Arroyo bowed out of the ballgame after being charged with five runs on eight hits in 5 2/3 innings.

The blast -- Giambi's fourth of the season -- gave Cleveland a 5-1 advantage, providing an ample cushion to back Masterson's sound effort. The big sinkerballer limited the red-hot Reds to four hits over six innings, during which he struck out seven and walked four. Masterson (8-3) allowed just one run -- courtesy of a first-inning home run from mistake-specialist Joey Votto.

Indians third baseman Mark Reynolds effectively canceled out Votto's blast with a shot of his own in the third inning. Reynolds drilled the first pitch he received from Arroyo (5-5) into the left-field bleacher seats for a leadoff home run, marking his team-leading 13th long ball of the season.
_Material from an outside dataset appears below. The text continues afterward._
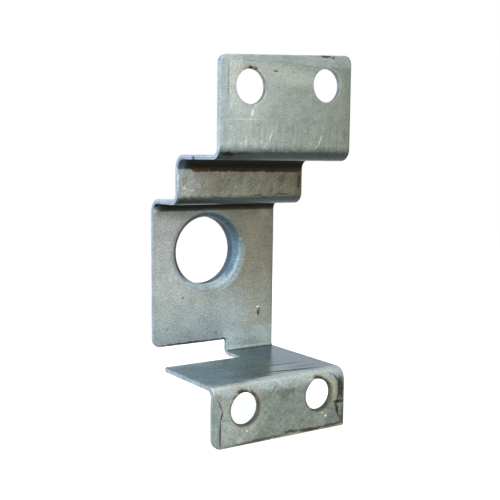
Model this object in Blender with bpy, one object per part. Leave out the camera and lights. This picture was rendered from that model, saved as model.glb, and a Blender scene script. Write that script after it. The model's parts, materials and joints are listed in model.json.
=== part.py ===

In the ninth, recently-anointed closer Vinnie Pestano -- filling in for injured stopper Chris Perez (right shoulder) -- surrendered a leadoff home run to Xavier Paul to trim the Tribe's lead to 5-2. Following the blast, Pestano recovered and retired the next three batters in order to preserve the win.

Cincinnati had a prime scoring chance in the sixth inning, when Masterson slipped into a bases-loaded jam with no outs. The right-hander locked in, inducing a comebacker from Paul that was gloved by Masterson, who then relayed the ball to Santana to initiate a crucial double play. Ryan Hanigan followed with a flyout to left field to end the inning.

Giambi called it the turning point of the game.

"That's unbelievable. That's all on Masty," Giambi said. "He changed the whole momentum of the game."

Giambi's home run certainly did not hurt.

The same can't be said for his forearm slam.

"I hope they get used to that," Francona said with a smile.